> _YOUR TASK_: Restate word for word the lines of the records below, starting at the line that contains "Write part 4" and ending at the line that contains "the tapered square", with both of those lines included and nothing else.
## Begin RECORDS PROVIDED
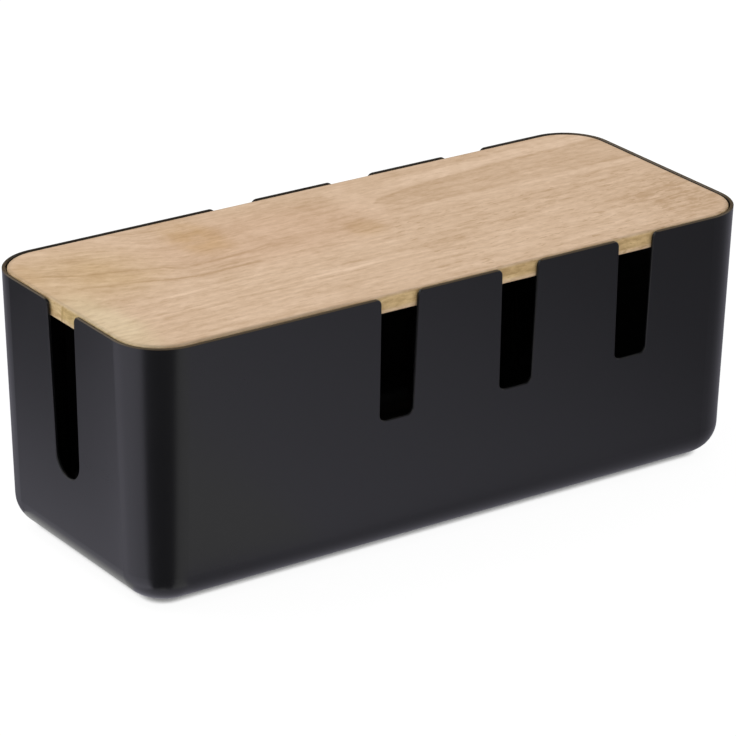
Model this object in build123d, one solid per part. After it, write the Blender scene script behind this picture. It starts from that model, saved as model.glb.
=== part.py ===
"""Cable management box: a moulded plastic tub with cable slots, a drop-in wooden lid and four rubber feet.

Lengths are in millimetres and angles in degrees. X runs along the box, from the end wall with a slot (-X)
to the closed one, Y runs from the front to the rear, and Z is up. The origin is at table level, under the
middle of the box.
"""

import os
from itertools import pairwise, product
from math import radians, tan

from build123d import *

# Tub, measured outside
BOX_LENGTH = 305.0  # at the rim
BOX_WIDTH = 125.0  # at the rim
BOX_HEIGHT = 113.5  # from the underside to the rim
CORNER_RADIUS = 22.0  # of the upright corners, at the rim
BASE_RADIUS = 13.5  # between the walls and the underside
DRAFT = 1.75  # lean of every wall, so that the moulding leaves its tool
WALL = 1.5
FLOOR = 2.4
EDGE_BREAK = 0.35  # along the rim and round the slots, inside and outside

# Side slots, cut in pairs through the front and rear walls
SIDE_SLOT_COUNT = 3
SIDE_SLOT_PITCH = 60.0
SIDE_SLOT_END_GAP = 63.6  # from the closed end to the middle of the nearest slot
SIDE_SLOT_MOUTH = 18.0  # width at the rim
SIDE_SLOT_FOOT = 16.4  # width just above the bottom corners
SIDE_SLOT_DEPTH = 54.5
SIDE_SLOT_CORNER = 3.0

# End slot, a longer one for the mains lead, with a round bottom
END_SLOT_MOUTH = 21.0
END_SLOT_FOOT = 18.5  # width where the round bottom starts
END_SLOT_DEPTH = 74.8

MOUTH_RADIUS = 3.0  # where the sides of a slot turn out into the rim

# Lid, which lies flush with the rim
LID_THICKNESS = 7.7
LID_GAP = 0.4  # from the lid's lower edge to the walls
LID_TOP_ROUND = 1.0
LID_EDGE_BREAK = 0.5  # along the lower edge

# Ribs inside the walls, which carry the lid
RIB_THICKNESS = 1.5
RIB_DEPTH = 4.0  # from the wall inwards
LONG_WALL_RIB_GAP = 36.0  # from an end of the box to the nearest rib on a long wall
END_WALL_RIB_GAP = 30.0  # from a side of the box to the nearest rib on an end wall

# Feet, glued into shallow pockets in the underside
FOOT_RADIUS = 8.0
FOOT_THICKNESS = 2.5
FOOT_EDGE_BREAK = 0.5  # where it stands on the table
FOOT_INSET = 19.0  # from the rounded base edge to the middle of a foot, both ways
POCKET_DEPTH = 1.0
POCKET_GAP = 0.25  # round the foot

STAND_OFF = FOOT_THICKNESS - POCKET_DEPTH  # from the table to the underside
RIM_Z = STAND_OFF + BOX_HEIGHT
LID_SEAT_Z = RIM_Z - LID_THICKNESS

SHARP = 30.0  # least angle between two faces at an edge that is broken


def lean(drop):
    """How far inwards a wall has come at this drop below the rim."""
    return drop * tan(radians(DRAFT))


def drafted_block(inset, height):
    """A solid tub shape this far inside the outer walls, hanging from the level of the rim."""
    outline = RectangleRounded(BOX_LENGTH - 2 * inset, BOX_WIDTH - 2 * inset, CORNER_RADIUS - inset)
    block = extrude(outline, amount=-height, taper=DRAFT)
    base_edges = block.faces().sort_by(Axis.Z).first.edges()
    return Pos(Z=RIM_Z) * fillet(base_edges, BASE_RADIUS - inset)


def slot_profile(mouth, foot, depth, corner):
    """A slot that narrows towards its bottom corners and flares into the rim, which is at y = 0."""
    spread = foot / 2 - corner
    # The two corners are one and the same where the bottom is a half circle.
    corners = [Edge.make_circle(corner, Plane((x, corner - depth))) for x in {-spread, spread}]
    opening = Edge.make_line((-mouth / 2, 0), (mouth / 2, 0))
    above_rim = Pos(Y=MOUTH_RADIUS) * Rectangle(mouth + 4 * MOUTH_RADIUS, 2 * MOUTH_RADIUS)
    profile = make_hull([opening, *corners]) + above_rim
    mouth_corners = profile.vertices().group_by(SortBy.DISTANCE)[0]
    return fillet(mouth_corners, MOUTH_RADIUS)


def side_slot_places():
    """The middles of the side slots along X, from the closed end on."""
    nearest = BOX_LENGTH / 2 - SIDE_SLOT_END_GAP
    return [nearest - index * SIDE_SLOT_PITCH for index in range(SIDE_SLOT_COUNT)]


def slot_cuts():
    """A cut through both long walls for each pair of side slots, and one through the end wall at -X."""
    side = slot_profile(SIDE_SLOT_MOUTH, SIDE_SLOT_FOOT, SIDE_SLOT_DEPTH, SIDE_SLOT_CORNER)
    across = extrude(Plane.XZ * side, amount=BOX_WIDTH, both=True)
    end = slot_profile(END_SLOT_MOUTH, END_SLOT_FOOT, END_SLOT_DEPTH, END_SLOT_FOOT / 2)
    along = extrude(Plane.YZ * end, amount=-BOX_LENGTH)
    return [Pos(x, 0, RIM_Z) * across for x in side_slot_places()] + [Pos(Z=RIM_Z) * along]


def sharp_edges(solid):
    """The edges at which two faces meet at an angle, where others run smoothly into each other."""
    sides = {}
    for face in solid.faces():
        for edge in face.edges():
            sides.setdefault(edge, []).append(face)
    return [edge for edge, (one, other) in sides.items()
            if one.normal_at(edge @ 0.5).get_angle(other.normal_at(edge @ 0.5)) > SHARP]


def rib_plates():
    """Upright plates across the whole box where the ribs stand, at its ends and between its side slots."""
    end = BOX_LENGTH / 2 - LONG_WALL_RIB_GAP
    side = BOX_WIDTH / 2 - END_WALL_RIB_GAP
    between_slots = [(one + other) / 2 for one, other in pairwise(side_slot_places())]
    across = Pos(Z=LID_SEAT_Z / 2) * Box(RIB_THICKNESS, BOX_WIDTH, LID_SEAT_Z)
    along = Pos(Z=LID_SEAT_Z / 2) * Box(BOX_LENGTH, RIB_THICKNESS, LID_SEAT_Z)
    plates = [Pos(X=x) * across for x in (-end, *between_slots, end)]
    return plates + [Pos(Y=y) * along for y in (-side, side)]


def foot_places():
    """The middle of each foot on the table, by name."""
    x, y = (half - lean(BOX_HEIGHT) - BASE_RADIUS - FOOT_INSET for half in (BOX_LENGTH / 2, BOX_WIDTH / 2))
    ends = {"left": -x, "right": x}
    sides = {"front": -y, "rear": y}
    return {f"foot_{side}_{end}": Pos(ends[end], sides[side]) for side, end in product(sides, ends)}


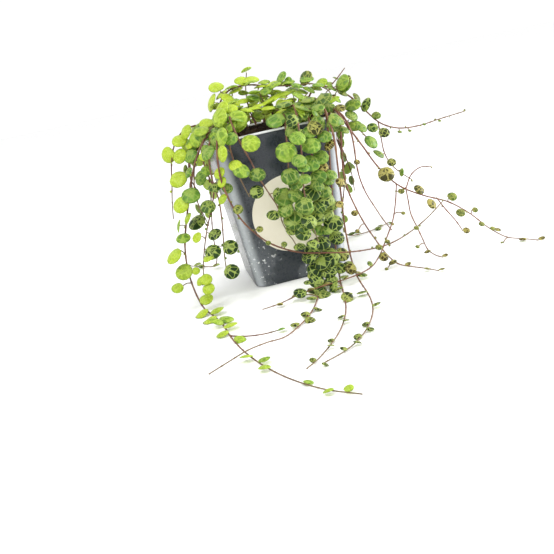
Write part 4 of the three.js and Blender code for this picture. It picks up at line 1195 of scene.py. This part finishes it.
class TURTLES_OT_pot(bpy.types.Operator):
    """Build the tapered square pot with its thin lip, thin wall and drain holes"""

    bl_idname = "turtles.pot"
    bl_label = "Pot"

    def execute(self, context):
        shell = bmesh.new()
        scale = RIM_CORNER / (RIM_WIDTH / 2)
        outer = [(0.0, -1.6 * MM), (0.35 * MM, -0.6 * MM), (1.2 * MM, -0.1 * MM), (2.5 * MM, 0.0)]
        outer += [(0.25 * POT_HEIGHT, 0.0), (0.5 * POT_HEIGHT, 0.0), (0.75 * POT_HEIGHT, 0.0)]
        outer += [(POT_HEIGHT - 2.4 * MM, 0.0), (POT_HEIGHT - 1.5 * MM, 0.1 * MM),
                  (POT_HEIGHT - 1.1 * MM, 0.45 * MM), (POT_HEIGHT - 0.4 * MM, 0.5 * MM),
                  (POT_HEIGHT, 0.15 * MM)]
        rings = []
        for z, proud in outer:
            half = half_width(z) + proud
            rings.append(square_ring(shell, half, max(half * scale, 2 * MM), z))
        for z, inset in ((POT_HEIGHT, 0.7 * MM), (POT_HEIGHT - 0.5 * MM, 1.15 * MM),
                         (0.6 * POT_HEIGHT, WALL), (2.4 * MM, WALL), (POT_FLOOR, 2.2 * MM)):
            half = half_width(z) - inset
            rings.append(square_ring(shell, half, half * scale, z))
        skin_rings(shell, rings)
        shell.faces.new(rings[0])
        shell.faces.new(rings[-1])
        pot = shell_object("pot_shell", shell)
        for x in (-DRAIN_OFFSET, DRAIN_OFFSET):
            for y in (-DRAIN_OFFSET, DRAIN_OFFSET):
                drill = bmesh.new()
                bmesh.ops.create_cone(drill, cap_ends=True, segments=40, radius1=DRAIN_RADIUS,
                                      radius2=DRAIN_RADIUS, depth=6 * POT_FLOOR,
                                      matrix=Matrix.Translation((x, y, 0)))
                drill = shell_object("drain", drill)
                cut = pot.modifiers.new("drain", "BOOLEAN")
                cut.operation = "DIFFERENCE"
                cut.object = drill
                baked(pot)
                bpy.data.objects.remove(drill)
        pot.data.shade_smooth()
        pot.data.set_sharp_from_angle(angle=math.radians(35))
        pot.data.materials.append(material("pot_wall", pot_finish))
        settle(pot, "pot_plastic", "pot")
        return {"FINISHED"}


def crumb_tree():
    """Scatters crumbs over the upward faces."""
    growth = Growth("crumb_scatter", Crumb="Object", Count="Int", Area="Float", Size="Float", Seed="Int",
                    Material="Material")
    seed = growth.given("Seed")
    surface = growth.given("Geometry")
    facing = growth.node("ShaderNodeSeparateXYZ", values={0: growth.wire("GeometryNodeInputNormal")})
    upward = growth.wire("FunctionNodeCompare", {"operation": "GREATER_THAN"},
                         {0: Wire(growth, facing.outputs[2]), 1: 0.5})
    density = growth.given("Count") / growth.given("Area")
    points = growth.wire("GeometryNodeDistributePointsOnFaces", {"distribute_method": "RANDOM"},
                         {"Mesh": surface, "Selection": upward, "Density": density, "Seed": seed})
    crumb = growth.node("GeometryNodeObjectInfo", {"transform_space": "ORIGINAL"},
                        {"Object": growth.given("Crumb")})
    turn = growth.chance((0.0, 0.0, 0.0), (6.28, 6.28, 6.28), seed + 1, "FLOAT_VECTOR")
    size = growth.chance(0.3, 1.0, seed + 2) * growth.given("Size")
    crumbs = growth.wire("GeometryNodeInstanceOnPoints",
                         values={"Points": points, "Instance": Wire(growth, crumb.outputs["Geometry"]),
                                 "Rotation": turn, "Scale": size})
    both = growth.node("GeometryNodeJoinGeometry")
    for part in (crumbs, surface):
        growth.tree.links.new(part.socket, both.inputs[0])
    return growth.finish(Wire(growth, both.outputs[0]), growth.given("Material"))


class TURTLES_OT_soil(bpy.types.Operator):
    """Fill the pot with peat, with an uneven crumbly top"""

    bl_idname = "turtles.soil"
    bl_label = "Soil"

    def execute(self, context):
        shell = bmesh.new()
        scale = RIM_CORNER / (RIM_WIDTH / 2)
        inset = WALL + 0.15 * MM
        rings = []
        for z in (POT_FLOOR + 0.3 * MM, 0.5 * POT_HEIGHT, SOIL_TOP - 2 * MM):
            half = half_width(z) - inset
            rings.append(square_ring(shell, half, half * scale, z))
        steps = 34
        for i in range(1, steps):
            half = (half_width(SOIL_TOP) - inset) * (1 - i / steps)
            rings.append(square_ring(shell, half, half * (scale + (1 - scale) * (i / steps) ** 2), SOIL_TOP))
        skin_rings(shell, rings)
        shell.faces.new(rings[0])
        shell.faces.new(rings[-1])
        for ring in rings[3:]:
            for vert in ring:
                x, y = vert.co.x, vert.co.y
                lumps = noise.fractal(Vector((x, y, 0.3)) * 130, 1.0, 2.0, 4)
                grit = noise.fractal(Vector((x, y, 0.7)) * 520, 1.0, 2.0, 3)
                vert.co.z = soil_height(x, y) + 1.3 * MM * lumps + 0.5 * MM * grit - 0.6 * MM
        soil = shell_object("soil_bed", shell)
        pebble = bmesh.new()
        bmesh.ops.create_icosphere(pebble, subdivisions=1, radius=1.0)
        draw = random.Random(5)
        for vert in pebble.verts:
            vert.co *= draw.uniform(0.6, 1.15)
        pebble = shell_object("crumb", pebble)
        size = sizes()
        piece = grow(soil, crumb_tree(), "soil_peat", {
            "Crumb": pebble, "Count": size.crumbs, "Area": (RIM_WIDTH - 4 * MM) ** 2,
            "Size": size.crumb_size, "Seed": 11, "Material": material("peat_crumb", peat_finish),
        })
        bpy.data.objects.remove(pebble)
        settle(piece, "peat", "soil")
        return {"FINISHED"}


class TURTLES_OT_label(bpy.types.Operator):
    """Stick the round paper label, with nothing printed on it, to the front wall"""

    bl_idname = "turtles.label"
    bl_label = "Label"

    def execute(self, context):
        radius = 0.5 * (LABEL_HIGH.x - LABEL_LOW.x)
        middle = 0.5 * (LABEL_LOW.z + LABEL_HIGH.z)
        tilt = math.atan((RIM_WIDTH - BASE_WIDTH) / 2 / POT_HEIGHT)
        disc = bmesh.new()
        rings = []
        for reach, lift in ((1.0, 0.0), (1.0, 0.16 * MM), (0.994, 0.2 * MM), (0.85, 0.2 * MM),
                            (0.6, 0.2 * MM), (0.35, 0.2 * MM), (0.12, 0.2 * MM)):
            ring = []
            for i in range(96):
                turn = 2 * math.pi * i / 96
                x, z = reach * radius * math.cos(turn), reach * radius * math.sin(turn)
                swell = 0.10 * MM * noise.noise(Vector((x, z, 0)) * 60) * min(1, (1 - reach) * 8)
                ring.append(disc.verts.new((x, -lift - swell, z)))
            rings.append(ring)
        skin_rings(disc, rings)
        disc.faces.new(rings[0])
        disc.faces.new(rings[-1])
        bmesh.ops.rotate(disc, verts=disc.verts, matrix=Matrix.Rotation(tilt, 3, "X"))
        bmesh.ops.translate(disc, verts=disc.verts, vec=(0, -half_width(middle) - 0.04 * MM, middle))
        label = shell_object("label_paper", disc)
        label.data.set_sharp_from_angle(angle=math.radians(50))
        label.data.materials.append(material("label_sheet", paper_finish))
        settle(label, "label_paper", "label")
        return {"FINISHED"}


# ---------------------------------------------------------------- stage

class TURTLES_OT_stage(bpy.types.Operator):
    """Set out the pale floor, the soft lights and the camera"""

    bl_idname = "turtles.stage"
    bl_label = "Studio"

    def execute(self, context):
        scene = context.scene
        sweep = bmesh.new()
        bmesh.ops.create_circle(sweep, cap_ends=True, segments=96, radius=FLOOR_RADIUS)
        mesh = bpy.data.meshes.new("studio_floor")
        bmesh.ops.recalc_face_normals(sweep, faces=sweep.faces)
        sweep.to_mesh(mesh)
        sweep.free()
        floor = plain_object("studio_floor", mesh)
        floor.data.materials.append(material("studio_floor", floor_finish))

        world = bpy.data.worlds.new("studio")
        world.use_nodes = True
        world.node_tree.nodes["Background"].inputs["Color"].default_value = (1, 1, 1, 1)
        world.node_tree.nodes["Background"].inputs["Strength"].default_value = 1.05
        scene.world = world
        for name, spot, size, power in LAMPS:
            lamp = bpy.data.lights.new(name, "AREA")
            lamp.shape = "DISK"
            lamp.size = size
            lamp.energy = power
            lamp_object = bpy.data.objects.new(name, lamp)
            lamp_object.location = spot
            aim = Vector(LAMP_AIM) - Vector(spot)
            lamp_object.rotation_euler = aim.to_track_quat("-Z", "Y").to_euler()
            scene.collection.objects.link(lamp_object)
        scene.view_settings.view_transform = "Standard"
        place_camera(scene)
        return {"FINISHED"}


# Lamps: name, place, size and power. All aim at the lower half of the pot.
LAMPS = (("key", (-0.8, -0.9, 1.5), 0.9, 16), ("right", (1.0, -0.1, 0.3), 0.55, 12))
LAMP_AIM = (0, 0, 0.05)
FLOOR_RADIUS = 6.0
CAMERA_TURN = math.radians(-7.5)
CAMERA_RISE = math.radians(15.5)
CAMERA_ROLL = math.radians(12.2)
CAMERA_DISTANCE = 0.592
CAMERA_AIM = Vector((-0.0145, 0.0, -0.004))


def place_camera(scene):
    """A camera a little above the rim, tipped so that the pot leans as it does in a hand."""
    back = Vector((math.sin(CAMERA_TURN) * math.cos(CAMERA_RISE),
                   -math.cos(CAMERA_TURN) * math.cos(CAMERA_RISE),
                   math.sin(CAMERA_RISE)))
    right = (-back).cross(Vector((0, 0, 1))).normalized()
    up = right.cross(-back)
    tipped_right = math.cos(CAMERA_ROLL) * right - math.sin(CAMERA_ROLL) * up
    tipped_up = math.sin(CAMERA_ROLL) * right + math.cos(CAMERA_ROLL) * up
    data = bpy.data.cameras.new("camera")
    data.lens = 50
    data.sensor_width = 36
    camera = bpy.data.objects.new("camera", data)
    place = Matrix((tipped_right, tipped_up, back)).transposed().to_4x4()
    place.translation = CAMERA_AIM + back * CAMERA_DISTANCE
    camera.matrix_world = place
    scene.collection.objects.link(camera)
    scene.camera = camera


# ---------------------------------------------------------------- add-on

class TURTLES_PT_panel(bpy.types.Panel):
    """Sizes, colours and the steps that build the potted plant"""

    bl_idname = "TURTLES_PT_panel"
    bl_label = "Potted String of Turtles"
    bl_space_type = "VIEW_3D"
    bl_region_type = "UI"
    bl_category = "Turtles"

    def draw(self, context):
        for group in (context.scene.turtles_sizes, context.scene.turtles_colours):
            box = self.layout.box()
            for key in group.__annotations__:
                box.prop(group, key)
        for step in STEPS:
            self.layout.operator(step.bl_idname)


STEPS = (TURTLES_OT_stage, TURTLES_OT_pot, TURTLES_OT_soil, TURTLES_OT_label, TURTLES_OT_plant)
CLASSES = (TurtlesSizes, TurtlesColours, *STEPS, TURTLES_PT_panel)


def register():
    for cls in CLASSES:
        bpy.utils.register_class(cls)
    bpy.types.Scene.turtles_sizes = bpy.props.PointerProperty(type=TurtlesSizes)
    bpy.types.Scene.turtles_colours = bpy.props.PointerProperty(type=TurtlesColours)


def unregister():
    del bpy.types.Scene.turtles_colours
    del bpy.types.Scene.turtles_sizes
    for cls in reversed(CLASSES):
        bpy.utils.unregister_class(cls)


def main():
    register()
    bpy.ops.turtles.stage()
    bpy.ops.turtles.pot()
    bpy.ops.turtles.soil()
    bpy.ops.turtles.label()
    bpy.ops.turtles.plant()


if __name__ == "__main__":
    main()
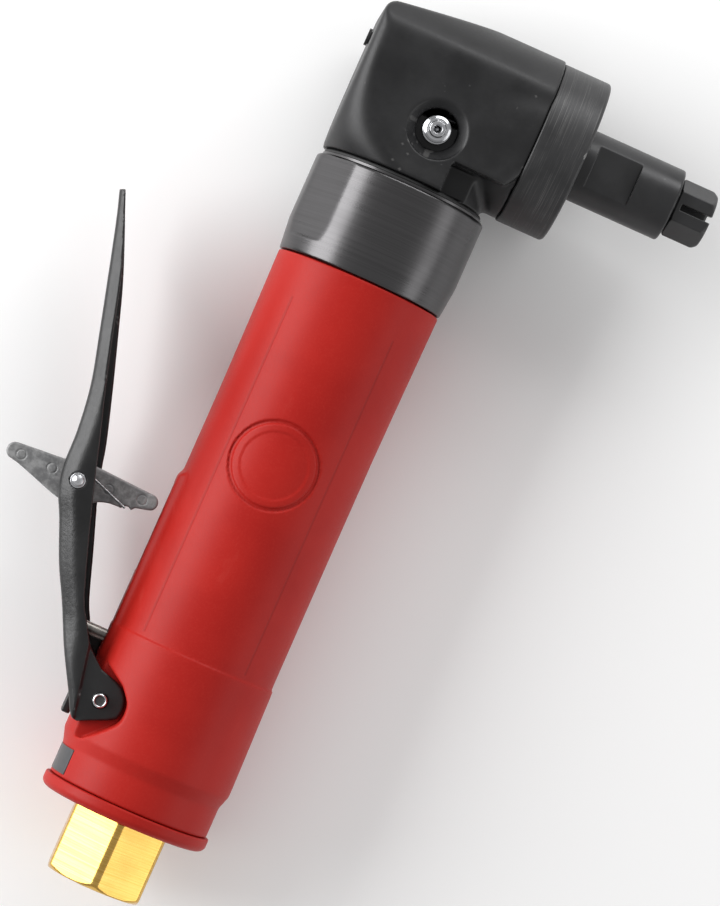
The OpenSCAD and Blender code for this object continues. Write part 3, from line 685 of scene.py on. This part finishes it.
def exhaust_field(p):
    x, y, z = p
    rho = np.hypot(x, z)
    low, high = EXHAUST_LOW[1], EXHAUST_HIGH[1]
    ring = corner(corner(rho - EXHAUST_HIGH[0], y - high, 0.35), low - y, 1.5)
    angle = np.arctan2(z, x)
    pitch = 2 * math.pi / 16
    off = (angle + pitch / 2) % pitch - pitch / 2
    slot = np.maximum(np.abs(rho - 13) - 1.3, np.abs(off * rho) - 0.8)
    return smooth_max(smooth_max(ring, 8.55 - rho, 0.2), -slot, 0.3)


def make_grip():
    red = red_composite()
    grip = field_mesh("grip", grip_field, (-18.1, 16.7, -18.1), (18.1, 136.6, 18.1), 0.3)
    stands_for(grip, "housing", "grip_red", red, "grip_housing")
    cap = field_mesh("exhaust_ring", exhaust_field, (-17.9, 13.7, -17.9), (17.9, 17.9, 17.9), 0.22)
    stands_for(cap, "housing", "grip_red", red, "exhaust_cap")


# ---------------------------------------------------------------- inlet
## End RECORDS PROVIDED
> _THE REPLY_:
Write part 4 of the three.js and Blender code for this picture. It picks up at line 1195 of scene.py. This part finishes it.
class TURTLES_OT_pot(bpy.types.Operator):
    """Build the tapered square pot with its thin lip, thin wall and drain holes"""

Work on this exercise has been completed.